Ментальная карта мира в сознании американцев была структурирована в соответствии с идеологией (деспотические и свободные государства), а также с перипетиями международных отношений (государства дружественные, враждебные, нейтральные). Например, Франция была государством деспотическим, но одновременно дружественным. Великобритания из свободной страны быстро превращалась в сознании своих бывших американских подданных в настоящего Левиафана. Можно выделить степени удаленности Другого: Другие внутри американского социума; соседи по североамериканскому континенту; европейские государства. Степень их значимости для массового сознания при этом не обязательно коррелировала со степенью географической удаленности. Особое значение имели колониальные империи Старого света, чьи владения граничили с США (Великобритания, Испания, Франция (последняя – до утраты Канады и Луизианы)). Торговые партнеры настоящие и потенциальные (Великобритания, Франция или, скажем, Китай). Союзники и враги в Войне за независимость (Франция, Нидерланды, Испания; с другой стороны – Великобритания, ее индейские союзники и ее канадские владения). Время от времени на ментальной карте «подсвечивались» неожиданные области: например, после Войны за независимость приобрели актуальность Марокко и Алжир как источник пиратской угрозы.

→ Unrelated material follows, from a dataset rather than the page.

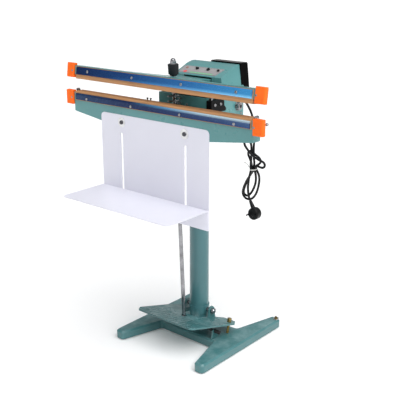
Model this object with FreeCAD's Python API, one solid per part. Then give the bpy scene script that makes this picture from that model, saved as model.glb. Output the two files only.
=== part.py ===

Наиболее разработанным, что естественно, был образ метрополии. Он также являлся одним из наиболее эмоционально окрашенных. При этом, как ни парадоксально, образ Британии практически лишен этнических характеристик. Предполагалось, что нравы, даже язык Америки отличаются (или по крайней мере должны отличаться) от метрополии. Но это различие носило не этнический характер, оно связано с просвещенческими политическими стереотипами. Новая ментальность Америки определялась республиканским политическим строем. На Британию в то же самое время переносились выработанные культурой Просвещения клише, связанные с понятием деспотизма. Таковы представления об английской «роскоши», коррумпированности, низкопоклонстве перед монархией. В наибольшей степени выработавшийся негативный образ относился к английским властным структурам, к политической элите империи, но переносился и на английский народ в целом. В отношении Британии шел активный процесс трансформации образа, который можно определить как «отчуждение Другого». При этом базовые имагологические мотивы зачастую менялись на противоположные. Представление об особенной свободе Британии сменялось представлением о продажности и деспотизме парламента. Закономерной кульминацией переоценки устоявшегося образа метрополии стало провозглашение независимости США. Кстати говоря, в Британии шел параллельный процесс отчуждения Другого – уже в отношении американцев[1026].
Образ имперской власти – один из наиболее сильно трансформировавшихся в рассматриваемый период. Собственно, все властные структуры империи подвергаются в вигской пропаганде резкой переоценке. Вера в «доброту» властей, их готовность идти навстречу требованиям колонистов постепенно разрушается. Интересно при этом, что переоценка разных институтов власти шла с разной скоростью. Так, английское министерство почти с самого начала англо-американского конфликта воспринималось исключительно негативно, на министров переносился сложившийся в английской юридической мысли стереотип «злых советников», склоняющих короля к деспотизму. Позитивный или по меньшей мере амбивалентный образ парламента, своего рода «наивный парламентаризм» сохранялся по меньшей мере до начала 1770-х гг., но затем парламент также превратился в образ врага. Дольше всего продержался «наивный монархизм», принявший в колониях форму веры в возможность для Георга III стать «королем-патриотом». Позитивное отношение к королю у вигов можно наблюдать даже после начала Войны за независимость. Его окончательное разрушение относится, видимо, к 1776 году. Монархические ритуалы и повседневные практики при этом не исчезли до конца; в 1790-х годах они воспроизводились уже в новом контексте, связанном с формированием политической культуры американского президентства[1027].
Английская история, тем не менее, не была предметом отторжения. Она по-прежнему воспринималась как «своя».